Lembre-se que ele brinca com a norma padrão da narrativa. Como o filme não se leva necessariamente a sério, a suspensão da descrença se torna cômoda, e a pressão de ser fidedigno aos fatos históricos desaparece. Isso dá carta branca para o autor usufruir de humor nos momentos propícios e modelar figuras históricas a seu gosto. 

Com tudo isso em mente, ele divide o conto em 5 capítulos, o que já não é muito comum por si só, para trabalhar as diferentes frentes de cada vez. Essa peculiaridade torna a obra ainda mais curiosa e denota uma organização mútua, onde o próprio cineasta põe em ordem suas idéias e não ficamos confusos com tantos personagens e tramas. 

Se por um lado é trabalhado um tom que cai, por vezes, o humor, como é o caso da campanha de Aldo Raine, do outro é costurada uma rota de vingança pessoal, onde nos deparamos com um período mais seco, o burlesco tem menos espaço e vemos que Shosanna ainda carrega o peso do assassinato de seus pais e nutre um revanchismo convicto.

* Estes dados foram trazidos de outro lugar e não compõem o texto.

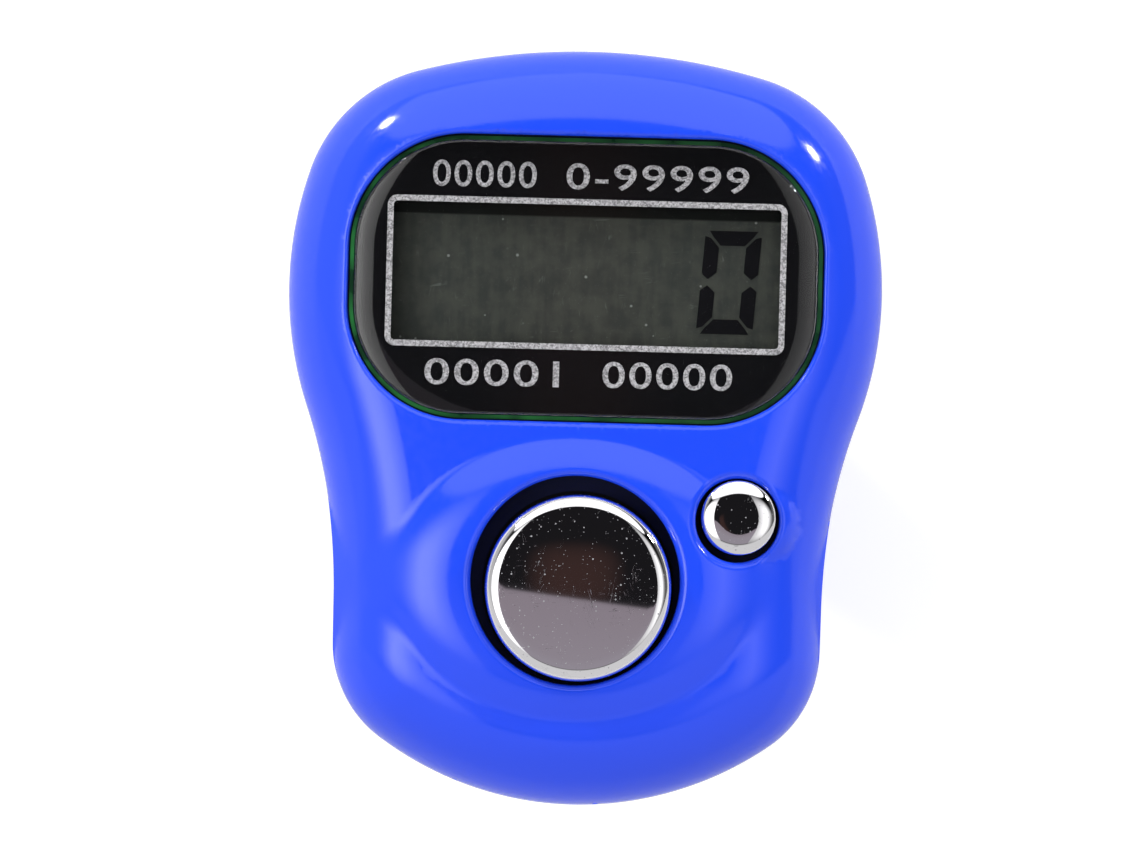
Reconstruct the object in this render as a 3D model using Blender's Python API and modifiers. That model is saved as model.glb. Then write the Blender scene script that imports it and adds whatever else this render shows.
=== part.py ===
"""Digital finger counter: a moulded case with a display window and two buttons, worn on a finger band.

Metres, +Z out of the display face, +Y towards the display end. The counter stands on the flat of its finger
band, with the origin on that surface under the middle of the case. Each piece is an object of its own.
"""

import math

import bmesh
import bpy
from mathutils import Matrix

MM = 0.001

# Case outline: tangent arcs from the middle of the top edge, down the right side, mirrored to the left
TOP_RADIUS = 33.7 * MM
TOP_TURN = math.radians(15)
SHOULDER_RADIUS = 7.8 * MM
SHOULDER_TURN = math.radians(56.5)
SIDE_RADIUS = 18.6 * MM
SIDE_TURN = math.radians(38)
WAIST_RADIUS = 29.0 * MM
FLANK_LENGTH = 2.25 * MM
CORNER_RADIUS = 5.75 * MM
CORNER_TURN = math.radians(54.5)

# Case in depth
REAR_DEPTH = 4.8 * MM  # back plane to parting line
FRONT_DEPTH = 7.0 * MM  # parting line to the middle of the face
WALL = 1.2 * MM
FACE_THICKNESS = 2.15 * MM
CROWN_RADIUS = 80.0 * MM  # the face is bowed from side to side
RIM_DEPTH = 4.4 * MM  # how far in from the edge the face starts to round over
RIM_HEIGHT = 4.0 * MM
REAR_EDGE_DEPTH = 2.2 * MM
REAR_EDGE_HEIGHT = 3.0 * MM
LIP_THICKNESS = 0.7 * MM
LIP_HEIGHT = 0.7 * MM

# Fits
SEAT = 0.1 * MM  # between faces that rest on each other
SLIP = 0.15 * MM  # round a piece that drops into a pocket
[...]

Quanto mais os lados avançam, mais empolgado fica o espectador, já que o clímax reúne vilão e mocinhos em um só ambiente, nos fazendo questionar o que pode destruir o que foi planejado e prometido até então. Felizmente o nos deparamos com o que Tarantino faz de regra: muita violência, sangue, morte e destruição. Tudo muito bem arquitetado e feito para, pasme (ou não), nos satisfazer ao contemplarmos nazistas sendo abatidos em meio ao caos e seu próprio desespero.  

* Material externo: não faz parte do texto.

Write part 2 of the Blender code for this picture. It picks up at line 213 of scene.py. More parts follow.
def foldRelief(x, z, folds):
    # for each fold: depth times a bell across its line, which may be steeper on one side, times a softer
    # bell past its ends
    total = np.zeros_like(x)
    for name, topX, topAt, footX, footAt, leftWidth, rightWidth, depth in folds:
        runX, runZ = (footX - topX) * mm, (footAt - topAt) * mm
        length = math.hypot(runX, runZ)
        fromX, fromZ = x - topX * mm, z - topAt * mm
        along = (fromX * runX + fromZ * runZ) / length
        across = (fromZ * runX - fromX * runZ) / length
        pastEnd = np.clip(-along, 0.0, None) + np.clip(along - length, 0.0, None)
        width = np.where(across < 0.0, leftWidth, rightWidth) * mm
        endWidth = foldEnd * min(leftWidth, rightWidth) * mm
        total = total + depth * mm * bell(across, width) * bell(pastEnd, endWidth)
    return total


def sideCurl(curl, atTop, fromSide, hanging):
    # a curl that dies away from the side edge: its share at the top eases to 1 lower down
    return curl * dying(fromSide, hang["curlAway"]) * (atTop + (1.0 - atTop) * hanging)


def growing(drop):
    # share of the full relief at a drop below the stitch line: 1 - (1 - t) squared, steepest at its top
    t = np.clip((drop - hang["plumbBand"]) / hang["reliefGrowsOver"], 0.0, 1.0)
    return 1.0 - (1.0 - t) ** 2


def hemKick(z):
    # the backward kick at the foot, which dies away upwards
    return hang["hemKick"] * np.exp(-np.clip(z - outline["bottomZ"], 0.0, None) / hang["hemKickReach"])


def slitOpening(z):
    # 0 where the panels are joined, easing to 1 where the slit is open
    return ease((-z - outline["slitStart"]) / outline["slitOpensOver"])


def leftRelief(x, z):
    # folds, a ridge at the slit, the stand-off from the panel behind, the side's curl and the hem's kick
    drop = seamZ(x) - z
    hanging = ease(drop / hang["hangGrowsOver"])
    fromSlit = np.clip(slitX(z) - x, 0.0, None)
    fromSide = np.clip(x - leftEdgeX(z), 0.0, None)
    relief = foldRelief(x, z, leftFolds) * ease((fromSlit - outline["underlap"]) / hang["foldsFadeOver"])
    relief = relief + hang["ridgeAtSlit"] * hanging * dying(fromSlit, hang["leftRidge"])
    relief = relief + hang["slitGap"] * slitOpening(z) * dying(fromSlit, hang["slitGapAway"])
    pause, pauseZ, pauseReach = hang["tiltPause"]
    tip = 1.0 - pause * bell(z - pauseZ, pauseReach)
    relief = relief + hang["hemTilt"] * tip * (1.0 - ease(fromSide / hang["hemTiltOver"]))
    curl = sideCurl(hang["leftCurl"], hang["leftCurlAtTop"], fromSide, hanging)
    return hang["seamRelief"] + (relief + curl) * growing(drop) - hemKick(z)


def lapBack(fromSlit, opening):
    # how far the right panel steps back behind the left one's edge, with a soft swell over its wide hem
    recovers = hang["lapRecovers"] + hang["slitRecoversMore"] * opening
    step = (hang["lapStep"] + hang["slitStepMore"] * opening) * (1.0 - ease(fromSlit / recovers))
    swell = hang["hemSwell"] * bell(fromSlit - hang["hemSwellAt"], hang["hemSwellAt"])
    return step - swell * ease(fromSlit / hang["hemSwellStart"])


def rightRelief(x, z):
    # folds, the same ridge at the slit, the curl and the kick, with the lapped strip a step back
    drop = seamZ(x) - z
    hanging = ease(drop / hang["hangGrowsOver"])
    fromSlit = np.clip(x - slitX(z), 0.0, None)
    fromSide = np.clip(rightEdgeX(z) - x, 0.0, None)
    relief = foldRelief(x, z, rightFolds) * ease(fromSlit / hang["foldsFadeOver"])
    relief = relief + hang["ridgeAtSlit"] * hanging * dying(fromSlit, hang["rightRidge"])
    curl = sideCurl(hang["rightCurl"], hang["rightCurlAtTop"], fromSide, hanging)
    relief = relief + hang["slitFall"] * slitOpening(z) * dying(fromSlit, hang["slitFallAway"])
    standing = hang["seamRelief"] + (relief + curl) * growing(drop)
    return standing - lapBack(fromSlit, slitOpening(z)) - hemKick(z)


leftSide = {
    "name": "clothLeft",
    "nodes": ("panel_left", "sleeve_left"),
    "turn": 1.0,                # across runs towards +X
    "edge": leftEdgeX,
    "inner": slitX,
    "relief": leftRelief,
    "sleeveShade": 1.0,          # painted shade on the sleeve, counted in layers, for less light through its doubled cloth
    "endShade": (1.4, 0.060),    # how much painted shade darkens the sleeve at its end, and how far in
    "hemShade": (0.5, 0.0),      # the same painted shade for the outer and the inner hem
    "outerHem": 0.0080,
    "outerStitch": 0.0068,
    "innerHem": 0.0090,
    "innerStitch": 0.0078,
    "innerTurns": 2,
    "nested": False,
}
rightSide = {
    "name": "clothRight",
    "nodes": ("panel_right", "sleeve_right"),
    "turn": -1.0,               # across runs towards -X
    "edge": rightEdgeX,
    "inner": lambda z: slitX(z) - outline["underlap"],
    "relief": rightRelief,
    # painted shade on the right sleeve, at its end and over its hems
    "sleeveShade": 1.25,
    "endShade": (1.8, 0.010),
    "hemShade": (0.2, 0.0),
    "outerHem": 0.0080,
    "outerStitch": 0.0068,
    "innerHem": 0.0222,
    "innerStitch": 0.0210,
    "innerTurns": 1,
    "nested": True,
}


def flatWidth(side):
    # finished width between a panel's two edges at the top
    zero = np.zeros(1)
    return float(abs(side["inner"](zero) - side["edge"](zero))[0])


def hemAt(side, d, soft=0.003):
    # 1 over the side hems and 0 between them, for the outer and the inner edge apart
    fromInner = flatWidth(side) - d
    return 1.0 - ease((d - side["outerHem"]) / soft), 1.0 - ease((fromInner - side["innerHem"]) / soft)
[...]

Se formos contar o que há de louvável iremos listar praticamente tudo, ao assistir vemos uma história quase despretensiosa, que não procura ser documental, mas uma interpretação sobre como seria se aquelas pessoas tivessem existido. 

Claro, os realizadores sabem que poderia ser de muito mau gosto zombar de atrocidades e sociedades devastadas pelos antagonistas, por isso prezam por reter momentos de alívio cômico e maior empolgação quando são os vilões sendo punidos. Sim, caro leitor, me refiro aos escalpes e ao momento em que conhecemos “O Urso Judeu”. 

Mais do que uma releitura, Bastardos Inglórios, é uma autêntica obra “Tarantinesca”. Reúne o que de melhor o cineasta consegue fazer, podendo ser comparada a uma boa música: possui um andamento adequado, sem pausas desnecessárias; duas histórias paralelas que, mesmo diferentes, são harmônicas por terem um mesmo tom e rimarem no fim; momentos de maior e menor intensidade, o que realça o valor de cada um; artistas muito afinados entre si, um verdadeiro conjunto e, claro, o próprio como um maestro talentosíssimo nos bastidores. 

Tal qual sabe como tudo e todos funcionam na peça e tem o poder de desconstruir conceitos convencionados para criar algo novo. Enfim, o gênio.

Curiosidades:

Inglourious Basterds contém um “erro” de ortografia, em Basterds existe um E ao invés da letra A. O diretor nunca revelou o motivo pois para ele perderia a graça;

O título deste filme em Portugal é “Sacanas Sem Lei”;

Leonardo DiCaprio foi cogitado para o papel do coronel Hans Landa (Christoph Waltz), mas por não ser de língua alemã foi logo descartado. Adam Sandler também foi cogitado para o filme, mas como o sargento Donny Donowitz (Eli Roth). Por conflitos de agenda acabou não dando sequência a ideia;

Apenas cerca de 40% do filme é falado em inglês, o restante fica em alemão, francês e italiano;

O capítulo 3 é o único que não se fala inglês em momento algum;

Tarantino quase desistiu do filme por não encontrar alguém que julgasse capaz de interpretar Hans Landa, já que além de ser poliglota, precisava ter o carisma a altura;

A atuação foi tão boa, que Christoph Waltz venceu a disputa pelo Oscar de melhor ator coadjuvante no ano seguinte;

O sargento Donny Donowitz tinha o nome de Anne Frank em seu bastão;

O próprio Quentin Tarantino aparece no longa, sendo o primeiro soldado nazista escalpelado e também são suas mãos que estrangulam Bridget von Hammersmark (Diane Kruger). Ele achou que Christoph Waltz não o faria corretamente (curiosamente ela desmaiou enquanto atuava);

O ator Michael Fassbender no filme é um infiltrado inglês que tenta a todo custo mascarar seu sotaque bretão para não ser descoberto. Porém ele realmente nasceu na Alemanha e então teve que falar como um inglês falando alemão com sotaque… inglês.